Samsung Asks LOCOG To Protect Sponsorship From Ambush Marketing
Samsung has asked LOCOG officials “to protect its Olympic sponsorship from ambush marketing" ahead of the '12 London Games, according to Roger Blitz of the FINANCIAL TIMES." Samsung, an IOC TOP sponsor, said that it expects LOCOG to "react rapidly to any unauthorised attempts by rivals to advertise during the Games." Samsung VP & Head of Worldwide Sports Marketing Gyehyun Kwon said that the electronics company “was spending more than $100m in marketing to underpin its Olympics sponsorship, with about two-thirds of that amount” invested in the U.K. Kwon said Olympics organizers “have to do something against ambush marketing they find, that is the issue.” Kwon: “If it is categorised as ambush marketing, as the local authorities they have to shut down the operations. They have the legal authority and the power. We have a high expectation of the London authorities and the organising committee.” Samsung on Monday launched its ’12 Olympics marketing campaign, “built around David Beckham as its global ambassador” (FINANCIAL TIMES, 6/14). Samsung's promotional campaign will be held under the theme "Everyone’s Olympic Games.” The company also is sponsoring the Olympic torch relay, and “will select 1,360 of the 8,000 runners who will bear the torch on a 70-day trip around” the U.K. after the torch arrives from Greece in May ’12 (KOREAHERALD.com, 6/14).

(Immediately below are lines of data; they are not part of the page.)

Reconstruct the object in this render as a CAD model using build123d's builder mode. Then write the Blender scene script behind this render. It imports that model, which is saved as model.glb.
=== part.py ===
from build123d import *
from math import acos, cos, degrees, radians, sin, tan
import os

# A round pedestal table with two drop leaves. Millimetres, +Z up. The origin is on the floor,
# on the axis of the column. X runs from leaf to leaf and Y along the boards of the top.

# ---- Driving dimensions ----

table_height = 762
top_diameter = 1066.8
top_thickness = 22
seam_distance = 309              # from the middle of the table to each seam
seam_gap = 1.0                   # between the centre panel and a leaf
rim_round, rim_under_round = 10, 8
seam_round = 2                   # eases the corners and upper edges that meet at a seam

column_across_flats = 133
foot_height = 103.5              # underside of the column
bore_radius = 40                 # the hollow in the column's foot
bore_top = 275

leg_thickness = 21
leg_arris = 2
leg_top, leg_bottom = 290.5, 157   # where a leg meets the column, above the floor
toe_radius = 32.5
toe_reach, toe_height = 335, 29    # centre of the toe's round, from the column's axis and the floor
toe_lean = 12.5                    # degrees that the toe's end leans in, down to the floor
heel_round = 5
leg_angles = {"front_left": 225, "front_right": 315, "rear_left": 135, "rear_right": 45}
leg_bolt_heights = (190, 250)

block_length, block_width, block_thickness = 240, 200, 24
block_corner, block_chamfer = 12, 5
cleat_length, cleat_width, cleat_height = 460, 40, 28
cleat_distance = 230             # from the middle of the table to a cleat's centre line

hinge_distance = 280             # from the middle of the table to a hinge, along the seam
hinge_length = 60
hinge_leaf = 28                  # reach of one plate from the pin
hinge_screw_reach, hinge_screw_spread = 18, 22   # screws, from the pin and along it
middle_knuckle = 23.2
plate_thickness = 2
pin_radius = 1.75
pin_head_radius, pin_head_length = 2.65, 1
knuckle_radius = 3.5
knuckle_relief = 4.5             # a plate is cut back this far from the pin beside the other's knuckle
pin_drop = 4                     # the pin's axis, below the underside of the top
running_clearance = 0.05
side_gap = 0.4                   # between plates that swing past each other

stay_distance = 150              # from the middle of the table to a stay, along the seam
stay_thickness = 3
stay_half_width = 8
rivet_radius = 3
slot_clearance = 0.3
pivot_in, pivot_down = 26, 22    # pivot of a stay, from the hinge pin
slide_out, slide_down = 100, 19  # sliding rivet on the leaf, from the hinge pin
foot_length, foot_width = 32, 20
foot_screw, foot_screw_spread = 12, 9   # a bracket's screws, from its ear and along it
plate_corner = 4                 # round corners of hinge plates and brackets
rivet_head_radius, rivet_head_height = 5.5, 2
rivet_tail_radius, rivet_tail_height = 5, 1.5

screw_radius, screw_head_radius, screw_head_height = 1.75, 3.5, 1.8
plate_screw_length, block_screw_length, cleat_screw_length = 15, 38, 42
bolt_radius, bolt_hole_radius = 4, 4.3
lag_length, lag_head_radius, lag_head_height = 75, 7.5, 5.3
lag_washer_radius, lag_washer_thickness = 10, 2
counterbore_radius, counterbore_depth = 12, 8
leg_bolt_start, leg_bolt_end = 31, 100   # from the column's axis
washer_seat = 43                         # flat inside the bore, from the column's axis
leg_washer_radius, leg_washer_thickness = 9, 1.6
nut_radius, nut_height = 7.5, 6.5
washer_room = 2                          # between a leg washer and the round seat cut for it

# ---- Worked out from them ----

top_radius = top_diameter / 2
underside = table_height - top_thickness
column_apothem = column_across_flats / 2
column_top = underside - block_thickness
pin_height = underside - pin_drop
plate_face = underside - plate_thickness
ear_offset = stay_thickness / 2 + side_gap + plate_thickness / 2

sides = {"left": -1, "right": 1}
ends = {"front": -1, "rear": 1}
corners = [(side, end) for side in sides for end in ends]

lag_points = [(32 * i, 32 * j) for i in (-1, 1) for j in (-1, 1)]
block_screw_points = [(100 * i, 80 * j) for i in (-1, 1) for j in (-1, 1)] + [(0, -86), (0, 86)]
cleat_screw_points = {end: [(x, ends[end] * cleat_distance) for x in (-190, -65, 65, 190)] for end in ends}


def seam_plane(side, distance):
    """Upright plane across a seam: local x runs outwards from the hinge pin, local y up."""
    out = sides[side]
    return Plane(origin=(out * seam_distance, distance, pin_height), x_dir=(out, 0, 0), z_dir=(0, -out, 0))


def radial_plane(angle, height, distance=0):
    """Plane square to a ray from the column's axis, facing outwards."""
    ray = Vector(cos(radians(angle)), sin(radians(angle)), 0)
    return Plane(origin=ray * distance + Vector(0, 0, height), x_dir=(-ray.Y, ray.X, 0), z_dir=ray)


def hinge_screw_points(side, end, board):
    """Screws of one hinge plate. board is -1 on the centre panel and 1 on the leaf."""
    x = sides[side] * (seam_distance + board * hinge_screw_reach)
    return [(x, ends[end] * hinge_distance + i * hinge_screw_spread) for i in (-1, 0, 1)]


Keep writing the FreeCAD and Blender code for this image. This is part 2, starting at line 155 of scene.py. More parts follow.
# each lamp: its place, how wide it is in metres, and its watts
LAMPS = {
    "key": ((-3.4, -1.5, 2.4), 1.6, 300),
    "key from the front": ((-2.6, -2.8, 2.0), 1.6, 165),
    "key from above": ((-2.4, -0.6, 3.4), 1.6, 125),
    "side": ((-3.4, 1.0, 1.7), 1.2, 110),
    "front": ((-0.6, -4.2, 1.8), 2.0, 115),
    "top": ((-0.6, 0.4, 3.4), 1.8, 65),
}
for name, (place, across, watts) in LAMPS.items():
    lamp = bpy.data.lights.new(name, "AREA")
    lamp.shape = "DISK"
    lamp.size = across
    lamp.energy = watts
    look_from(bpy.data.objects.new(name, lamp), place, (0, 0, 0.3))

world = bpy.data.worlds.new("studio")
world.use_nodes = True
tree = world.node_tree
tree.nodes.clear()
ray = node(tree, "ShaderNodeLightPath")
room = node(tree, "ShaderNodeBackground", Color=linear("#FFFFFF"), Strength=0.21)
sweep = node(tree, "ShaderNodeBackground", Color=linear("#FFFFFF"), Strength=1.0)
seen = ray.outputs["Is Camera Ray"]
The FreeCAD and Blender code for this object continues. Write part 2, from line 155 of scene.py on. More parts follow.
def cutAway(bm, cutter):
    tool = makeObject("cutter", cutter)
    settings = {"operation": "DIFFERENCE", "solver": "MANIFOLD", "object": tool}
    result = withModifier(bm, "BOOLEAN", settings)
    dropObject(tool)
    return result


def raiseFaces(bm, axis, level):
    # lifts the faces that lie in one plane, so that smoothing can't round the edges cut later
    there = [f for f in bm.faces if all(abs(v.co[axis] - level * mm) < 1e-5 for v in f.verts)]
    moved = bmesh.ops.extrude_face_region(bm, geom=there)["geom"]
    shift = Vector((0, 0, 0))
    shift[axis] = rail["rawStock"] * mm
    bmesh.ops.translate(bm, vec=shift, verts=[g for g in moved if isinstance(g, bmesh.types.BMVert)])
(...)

EXHIBIT A: The London DAILY MAIL reported LOCOG is "threatening legal action" against a company trying to hold an art exhibit "unless they remove the '2012' from their proposed trademark." The Great Exhibition 2012 "aims to stage a major event outside of London in August next year, at the same time as the Olympics." LOCOG is claiming that the company is "trying to cash in on the Games." LOCOG has sent a letter to the exhibit warning that if the organizers do not "drop '2012' from their application for a trademark then London 2012 'will seek to recover our costs' from ensuing legal action" (DAILYMAIL.co.uk, 6/14). The Great Exhibition Company founder Julie Benson said that she "has spent the last 12 years planning the art event." However, she admits that London winning the Games in '05 "led her to plan the timing and the name of the exhibition" (BBC.co.uk, 6/14).